My first thought is to try an extractor tool on it, since it's a decently soft metal, I'm hoping that it'll grab nice, and back right out. If that doesn't work, how'd you do the screwdriver trick? Just hammer 2 screwdrivers in opposite sides of the fitting, grab it with the vice grips in the middle and turn? I guess you could also go from the top down with the same approach. But any worries about screwing the threads up doing it that way?
I'm heading to Jegs tomorrow to grab a good stainless fitting.
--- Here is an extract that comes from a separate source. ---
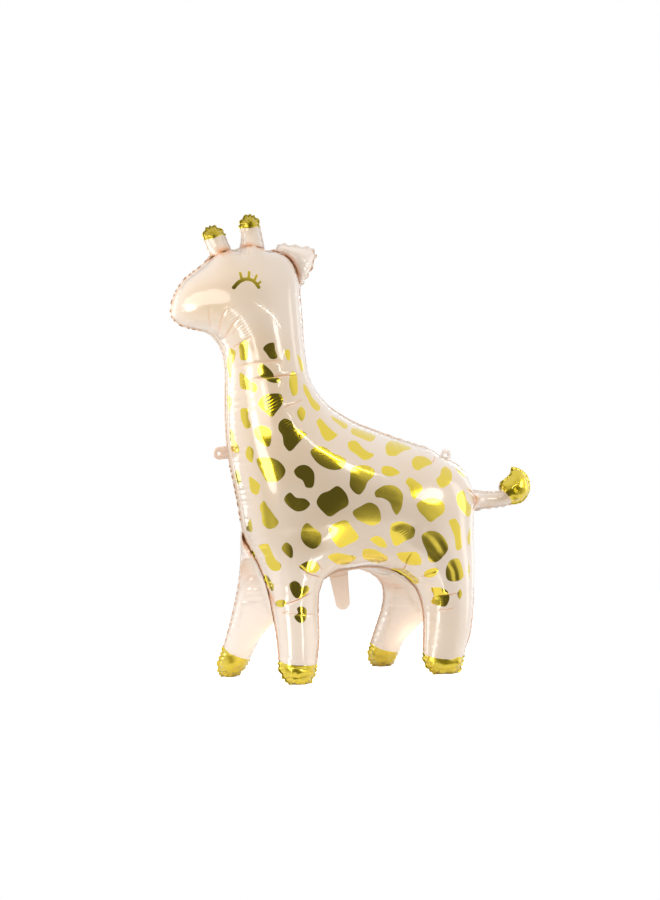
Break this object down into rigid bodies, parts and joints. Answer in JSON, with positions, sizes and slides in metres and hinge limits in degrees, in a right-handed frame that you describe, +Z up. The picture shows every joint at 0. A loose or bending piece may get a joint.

But got it nice and snug yesterday. Went to take one last little turn to make sure it was in there good, and it started spinning much easier. I was originally afraid I stripped the threads. I guess this is the better alternate.
My first thought is to try an extractor tool on it, since it's a decently soft metal, I'm hoping that it'll grab nice, and back right out. If that doesn't work, how'd you do the screwdriver trick? Just hammer 2 screwdrivers in opposite sides of the fitting, grab it with the vice grips in the middle and turn? I guess you could also go from the top down with the same approach. But any worries about screwing the threads up doing it that way?
I'm heading to Jegs tomorrow to grab a good stainless fitting.
But got it nice and snug yesterday. Went to take one last little turn to make sure it was in there good, and it started spinning much easier. I was originally afraid I stripped the threads. I guess this is the better alternate.